Lesson learned: Platform reliance can be a problem when developing an envisioned product. This is due to limitations, restrictions, or dependencies related to third parties stakeholders.

Personality Trait Prediction (project reference here) - NLP course project
- Project description
  Developed a model to predict OCEAN/BIG5 personality traits using 3,000 records of human-written texts in response to questions related to life’s meaning and purpose. The project involved three key tasks: comparing machine learning and deep learning binary classifiers, comparing machine learning and deep learning probabilistic classifiers, and incorporating Dutch responses into the modelling process to evaluate and compare performances across languages.
Outcome: comparison of predictive capabilities between machine learning and deep learning models. resulting in machine learning providing slight higher accuracy around 60%.
Lesson learned: proper data preprocessing is the core point of a NLP task

Cross-sell Solution (project reference here) - collaboration with Exsell
- Project description
  Trained and evaluated two reinforcement learning models (epsilon-greedy and linUCB) to optimise cross-selling item selection based on user context.
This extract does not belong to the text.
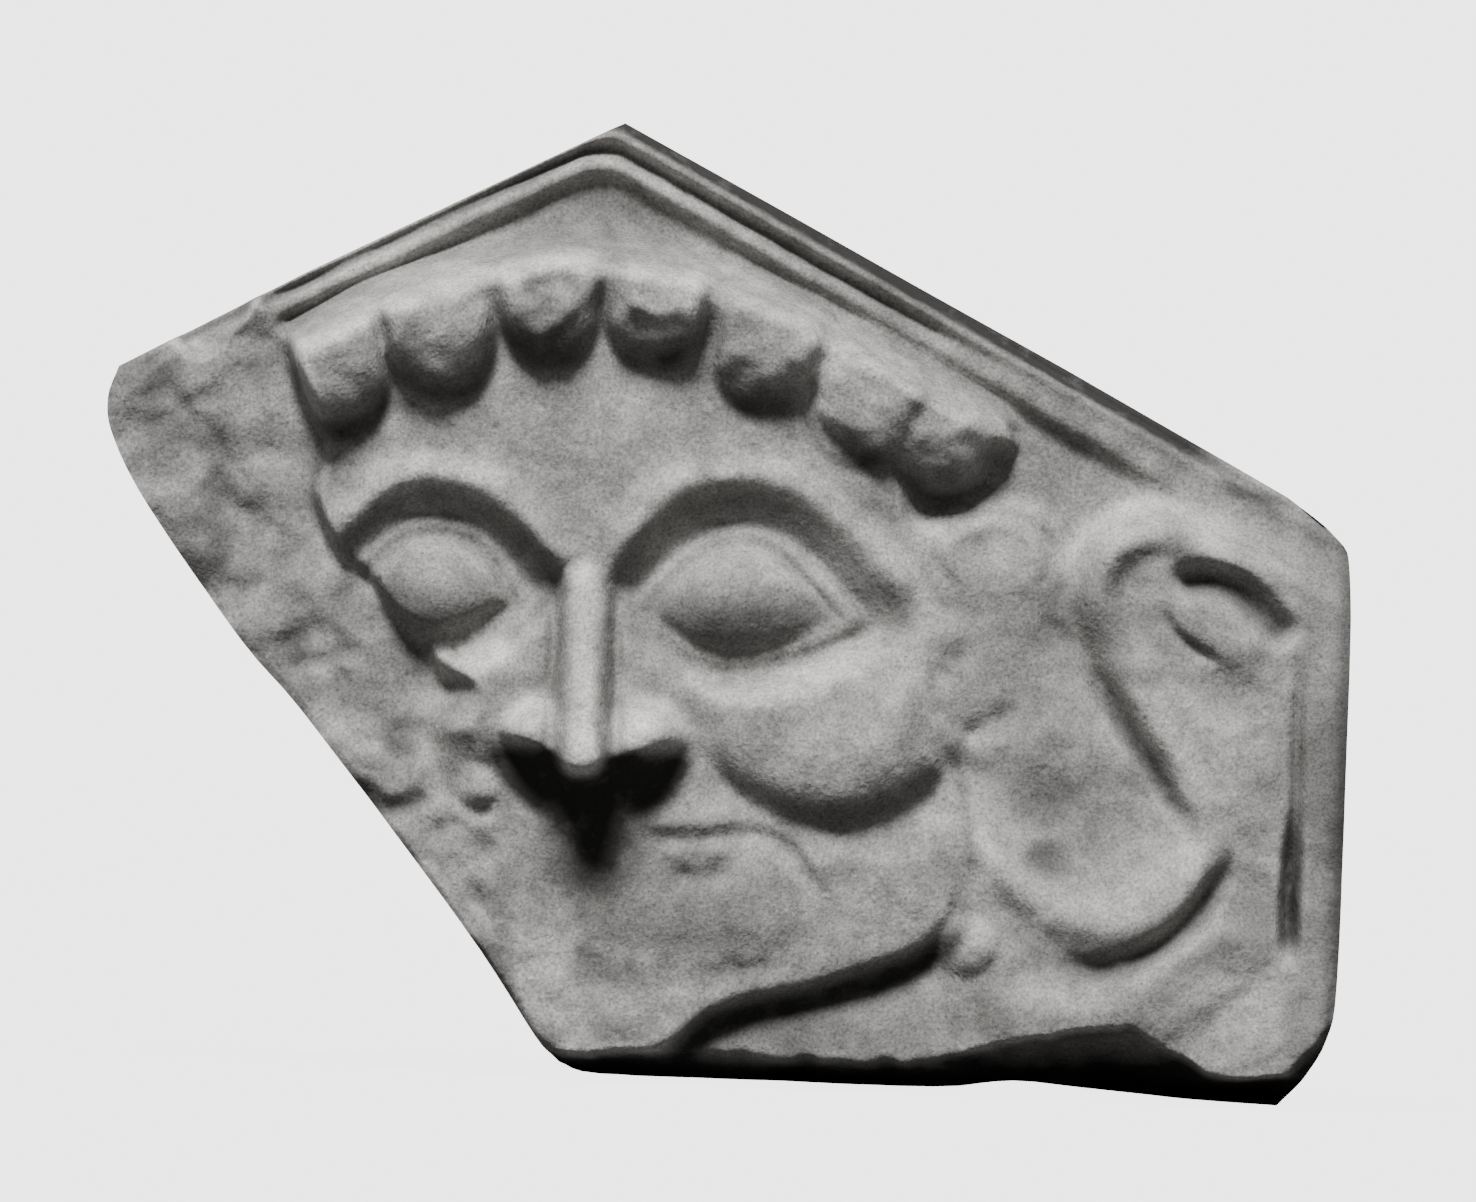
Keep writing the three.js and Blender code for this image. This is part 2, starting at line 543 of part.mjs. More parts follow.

The models are designed to select actions that maximise user rewards, defined as adding the recommended item to the cart. Notably, the linUCB model achieved an average payoff of 0.96, earning compliments from both professors and industry stakeholders.
Outcome: deployable recommender system for item cross-sell in CICD environment
Lesson learned: To better evaluate model performance, it is useful to compare it against a benchmark model, like a random prediction.

Bomb Detection Model (project reference here) - collaboration with Datacation
- Project description
  Developed a logistic regression model using data collected by a drone equipped with a magnetic field sensor to detect buried unexploded bombs. The model analyses 10x10 metre squares and flags anomalies for further inspection. Heatmaps are employed to assess these anomalies, identifying patterns across detected images visually. This process informs feature engineering to enhance a random forest model’s ability to differentiate between bombs and other anomalies. Thus aiming at reducing the costs of false positives and mitigate the risks associated with false negatives.
Lesson learned: Actively trying to disprove initial assumptions helps spot mistakes and strengthens result validity, reducing the risk of overlooking mistakes.